Modern tools sometimes deviate from the original standard as manufacturing capabilities and materials have evolved. But the core concept - a tapered alignment shaft integrated with a wrench - remains unchanged from those mid-20th century specifications.

What Makes a Good Podger

The critical factors separate functional podgers from excellent ones. Taper geometry optimized for common hole sizes and typical misalignment distances provides efficient alignment with minimal insertion force. Too steep and the taper doesn't engage properly. Too gradual and insertion takes excessive force.

Length sufficient to pass through stacked components matters for versatility. A podger that barely reaches through two scaffold tubes won't handle situations requiring alignment of three or more components. Professional-grade tools provide extra length for these demanding applications.

Surface finish affects daily usability more than structural considerations. A smooth, low-friction surface inserts easily even through slightly corroded holes. Rough surfaces or poor coatings make every connection harder than it needs to be.

Transition zone strength prevents the most common failure mode. The junction between tapered section and main shaft experiences maximum stress during leverage operations.
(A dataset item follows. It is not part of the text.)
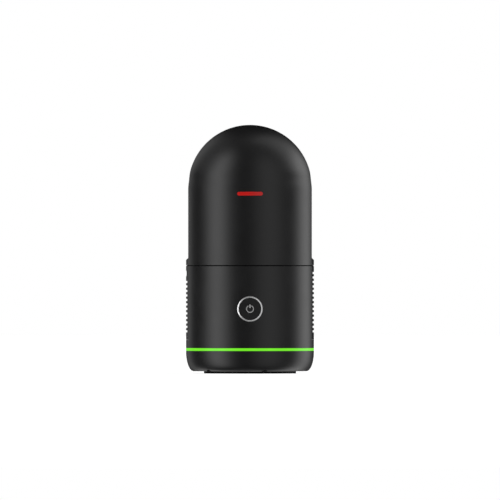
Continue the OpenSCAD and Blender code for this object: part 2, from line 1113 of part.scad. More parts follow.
module mirror_encoder_reader() {
    color("#202a24")
        union() {
            block([-4, 31.5, dome_z - 14], [4, 34, dome_z - 11.5]);
            block([-4, 33, dome_z - 11.6], [4, 34, dome_z - 7.5]);
        }
}

mount_plate();
mount_plate_screws();
thread_insert();
bottom_shell();
case_screws();
light_ring();
led_board();
base_housing();
heat_sink_left();
heat_sink_right();
heat_spreader();
main_board();
wlan_antenna();
usb_port();
button_bezel();
button_switch();
button_cap();
button_icon();
battery_tray();
battery_contacts();
battery_pack();
battery_door();
door_hinge_pin();
door_latch();
bearing_carrier();
carrier_screws();
azimuth_bearing_outer();
azimuth_bearing_balls();
azimuth_bearing_inner();
azimuth_stator();
azimuth_rotor();
azimuth_encoder_disc();
azimuth_encoder_reader();
slip_ring_stator();
slip_ring_rotor();
seam_seal();
azimuth_hub();
head_frame();
head_screws();
front_shell();
rear_shell();
front_badge();
laser_module();
receiver_barrel();
receiver_lens();
receiver_board();
optics_window();
mirror_bearing_sleeve();
mirror_bearing_balls();
mirror_stator();
mirror_encoder_reader();
mirror_drum();
mirror_glass();
mirror_shaft();
mirror_rotor();
mirror_encoder_disc();
camera_barrels();
camera_lenses();
camera_windows();
head_board();
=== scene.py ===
"""Looks of the terrestrial laser scanner: softened pieces, finishes, studio light and camera.

Every visible outer part is a copy of its CAD part with moulded or machined edges and exact
surface normals. Parts deeper inside are shown as the CAD made them, with finishes of their own.
"""

import json
import math

import bmesh
import bpy
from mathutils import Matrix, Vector

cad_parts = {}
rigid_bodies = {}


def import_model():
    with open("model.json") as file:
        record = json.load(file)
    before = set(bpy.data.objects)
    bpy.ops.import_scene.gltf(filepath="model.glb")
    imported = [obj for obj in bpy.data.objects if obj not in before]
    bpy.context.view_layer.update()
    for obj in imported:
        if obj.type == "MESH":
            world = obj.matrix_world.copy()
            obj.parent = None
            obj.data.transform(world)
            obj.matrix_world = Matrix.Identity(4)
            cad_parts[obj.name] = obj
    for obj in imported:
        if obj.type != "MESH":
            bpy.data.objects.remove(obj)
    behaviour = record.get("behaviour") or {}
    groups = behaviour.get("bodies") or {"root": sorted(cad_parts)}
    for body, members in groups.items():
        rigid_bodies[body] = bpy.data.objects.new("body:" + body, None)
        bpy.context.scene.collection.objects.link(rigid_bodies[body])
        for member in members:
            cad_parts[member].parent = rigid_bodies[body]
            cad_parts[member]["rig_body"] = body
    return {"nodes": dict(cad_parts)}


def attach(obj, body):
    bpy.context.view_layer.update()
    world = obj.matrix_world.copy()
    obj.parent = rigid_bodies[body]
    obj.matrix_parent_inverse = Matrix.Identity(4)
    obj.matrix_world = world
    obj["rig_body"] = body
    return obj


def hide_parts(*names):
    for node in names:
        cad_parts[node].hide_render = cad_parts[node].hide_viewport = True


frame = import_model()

SCENE = bpy.context.scene
NODES = frame["nodes"]
SLOT_OF = {name: node.data.materials[0].name for name, node in NODES.items()}
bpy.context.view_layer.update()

# ---- sizes, in metres ----

MM = 0.001
BODY_R = 40 * MM
DOME_CENTRE = Vector((0, 0, 116.7 * MM))
SLOT_HALF = 10.17 * MM
SEAL_LIP_R = 39.1 * MM
SEAL_RIM_R = 39.45 * MM
SEAL_LOW = 67.3 * MM
SEAL_HIGH = 67.55 * MM
SEAL_BULGE = 0.17 * MM
SHOULDER_LOW = 115 * MM
SHOULDER_HIGH = 127 * MM
SHOULDER_DEPTH = 0.31 * MM
CAMERA_DISTANCE = 13.9
CAMERA_HEIGHT = 77.17 * MM
CAMERA_LENS = 1600
CAMERA_SENSOR = 36
FLOOR_HALF = 6
FLOOR_DROP = 0.02 * MM
FLOOR_GLOW = 0.72
BUTTON_Z = 40.4 * MM
LIGHT_Z = 15.03 * MM
LIGHT_CORE = 0.7 * MM
LIGHT_FADE = 0.98 * MM
LIGHT_RIM_GLOW = 0.1
RING_R = 7.86 * MM
CROWN_WIDTH = 0.74 * MM
CROWN_R = RING_R - CROWN_WIDTH

# Slope of the button ring's front at its inner edge, and how much steeper it gets further out.
CROWN_START = 0.14
CROWN_STEEPER = 0.64
CROWN_CURVE = CROWN_STEEPER / (2 * CROWN_WIDTH)

# Bounds of the regions whose edges are softened.
OUTER_WALL_R = 39.5 * MM
SKIN_R = 39.9 * MM
CASING_R = 39.2 * MM
NECK_TOP = 70 * MM
SLOT_FLOOR = 74 * MM
SLOT_REACH = 12.6 * MM
RIM_R = 39 * MM
WELLS_R = 28 * MM
WELLS_TOP = 4.5 * MM
CAP_EDGE_R = 5 * MM

# Edges are sharp above the first angle, and faces are one flat face below the second.
SHARP_ANGLE = math.radians(25)
FLAT_ANGLE = math.radians(0.3)

# Cosine above which two faces at a corner belong to one surface.
ONE_SURFACE = 0.93

# A face of the round wall tilts less than this, and faces outward more than this.
WALL_TILT = 0.02
WALL_OUTWARD = 0.99

# Points closer than this are one point, and heights closer than HAIR are the same height.
ONE_POINT = 0.001 * MM
HAIR = 0.01 * MM

# Millimetres above SHOULDER_LOW at which the straight wall is divided, so that it can bend.
SHOULDER_CUTS = (0, 0.6, 1.2)

# The part of a noise texture's range that is used, from 0 to 1.
NOISE_LOW = 0.3
NOISE_HIGH = 0.7

# Material index that marks the faces made by softening an edge.
ROUNDED = 1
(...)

Reinforced designs or careful attention to this area extend tool life substantially.

The podger exists because scaffold assembly creates a specific, recurring problem that a simple mechanical solution addresses effectively. The tapered shaft converts three-dimensional positioning challenges into straightforward push-through operations that take seconds rather than minutes. This transforms scaffolding from a frustrating struggle with heavy components into a process where alignment happens predictably every time. The tool does exactly one thing, but that one thing saves enough time and effort over a working day that scaffolders won't use tools without it once they understand what it provides.